Sheila's view of Elvis seems much the same as our view in that long-ago backyard game:  An Elvis quick to spot bullshit and incapable of dissembling.  Not a hint of stuck-up dookie brain about him.  He was all about delight and his cool went beyond posturing; it was transformative.  Sheila is capturing this.  Junichiro Koizumi understands it.  I appreciate in varying degrees the performer who was Elvis Presley, but the one I carry in my heart is actually a compilation of eight and nine-year-olds from The Elvis Game.

7 comments:

Care said...

Aw! You are a delightful writer! SUDB hee hee.

Anonymous said...

Oh geez...I haven't thought about 8 track tapes in eons. I wonder how many people don't even know what they are?

Brad Sinor said...

If you are interested in reading something really unique about Elvis, check out the novella that Joe Landale wrote called Bubba Ho-Tep. It has an older Elvis (he faked his death) in a Texas nursing home with a black man who thinks he's Jack Kennedy and they fight a mummy that has come back to life. It was made into a wonderfully bizare movie with Bruce Campbell as Elvis and Ossie Davis as Kennedy.

Unruly Reader said...

Oh, so much want to be 9 again so I could play along! *Excellent* game.

SFP said...

I can't remember if you read the Rick Bass book about the Browns. Elvis was a characer, and very sweet.

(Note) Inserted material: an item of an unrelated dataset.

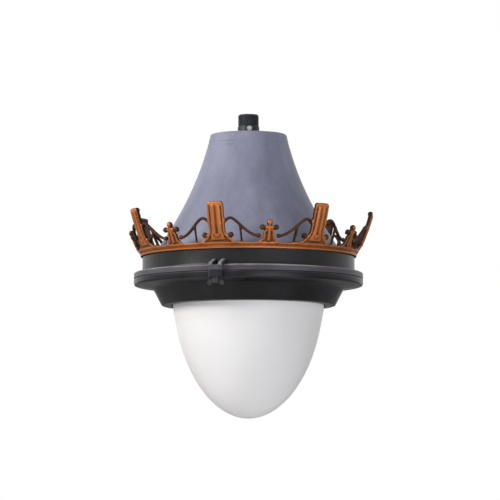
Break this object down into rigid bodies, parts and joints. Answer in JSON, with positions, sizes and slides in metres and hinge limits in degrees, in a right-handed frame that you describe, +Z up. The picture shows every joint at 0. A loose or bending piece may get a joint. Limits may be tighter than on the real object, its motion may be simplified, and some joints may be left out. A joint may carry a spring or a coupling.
{
  "type": "suspended street lantern",
  "caption": "Hanging street lantern: bell canopy on a threaded spigot, openwork coronet, body ring and a hinged frame with an opal bowl and wing-screw catch.",
  "frame": {"origin": "on the spigot's axis, at the shoulder on which the screwed spigot seats", "axes": "+Z up along the spigot; -Y is the front with the wing-screw catch, +Y the hinge"},
  "size_m": [0.4918, 0.4982, 0.6094],
  "materials": {
    "black_cast": "cast aluminium, blue-black paint, semi-gloss, chalky on top",
    "canopy_paint": "spun aluminium, weathered blue-grey paint",
    "copper_cast": "cast aluminium, weathered copper-orange finish with dark recesses",
    "opal_bowl": "opal acrylic, soft gloss",
    "zinc_steel": "zinc plated steel, dulled",
    "spring_steel": "stainless spring steel",
    "tray_steel": "galvanised sheet",
    "ballast_iron": "varnished laminations",
    "capacitor_can": "drawn can",
    "white_plastic": "moulded",
    "gland_nylon": "moulded nylon",
    "reflector_white": "white enamelled spun sheet",
    "porcelain": "glazed porcelain",
    "lamp_glass": "coated lamp glass, sealed",
    "seal_rubber": "moulded rubber",
    "seal_silicone": "grey silicone"
  },
  "bodies": {
    "root": {"spigot": "black_cast", "spigot_locknut": "black_cast", "spigot_lock_screw": "zinc_steel", "cable_gland": "gland_nylon", "canopy": "canopy_paint", "canopy_seal": "seal_rubber", "canopy_screws": "zinc_steel", "canopy_nuts": "zinc_steel", "body_ring": "black_cast", "coronet": "copper_cast", "coronet_screws": "zinc_steel", "gear_tray": "tray_steel", "tray_screws": "zinc_steel", "ballast": "ballast_iron", "ballast_screws": "zinc_steel", "capacitor": "capacitor_can", "capacitor_nut": "zinc_steel", "ignitor": "white_plastic", "terminal_block": "white_plastic", "gear_screws": "zinc_steel", "reflector": "reflector_white", "reflector_screws": "zinc_steel", "lampholder_bracket": "tray_steel", "bracket_screws": "zinc_steel", "lampholder": "porcelain", "lamp": "lamp_glass", "hinge_pin": "zinc_steel", "hinge_pin_clip": "zinc_steel"},
    "frame": {"bowl_frame": "black_cast", "frame_gasket": "seal_silicone", "bowl_seal": "seal_silicone", "bowl": "opal_bowl", "bowl_clips": "spring_steel", "clip_screws": "zinc_steel"},
    "washer": {"catch_washer": "zinc_steel"},
    "wing_screw": {"catch_screw": "zinc_steel"}
  },
  "joints": [
    {"name": "bowl_frame_hinge", "type": "hinge", "parent": "root", "child": "frame", "pos_m": [0, 0.24, -0.3072], "axis": [1, 0, 0], "range_deg": [0, 100]},
    {"name": "catch_drop", "type": "slide", "parent": "frame", "child": "washer", "axis": [0, 0, -1], "range_m": [0, 0.0052]},
    {"name": "catch_turn", "type": "hinge", "parent": "washer", "child": "wing_screw", "pos_m": [0, -0.238, -0.3225], "axis": [0, 0, -1], "range_deg": [0, 1440]}
  ],
  "couplings": [
    {"joint": "catch_drop", "follows": "catch_turn", "m_per_rad": 0.00019894}
  ]
}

And as for Harriet, I learned about a week ago that Jonathan Lethem wrote a novella a few years back that has a grown up Harriet the Spy as the main character. I ordered it immediately and can't wait for it to arrive.

Tami said...

Ooooooh Elvis! I used to beg my mom to let me stay up on Friday/Saturday nights when Elvis was on the 10:30 TV movie. I love your game - how creative for third graders!

Sheila O'Malley said...

Thank you so much, Bybee, for the nice nice words about my site. I am so glad you found me through Harriet the Spy, too - that just seems perfect.

This post, and imagining you guys as little kids "being Elvis" or "SUDP" has totally made my day.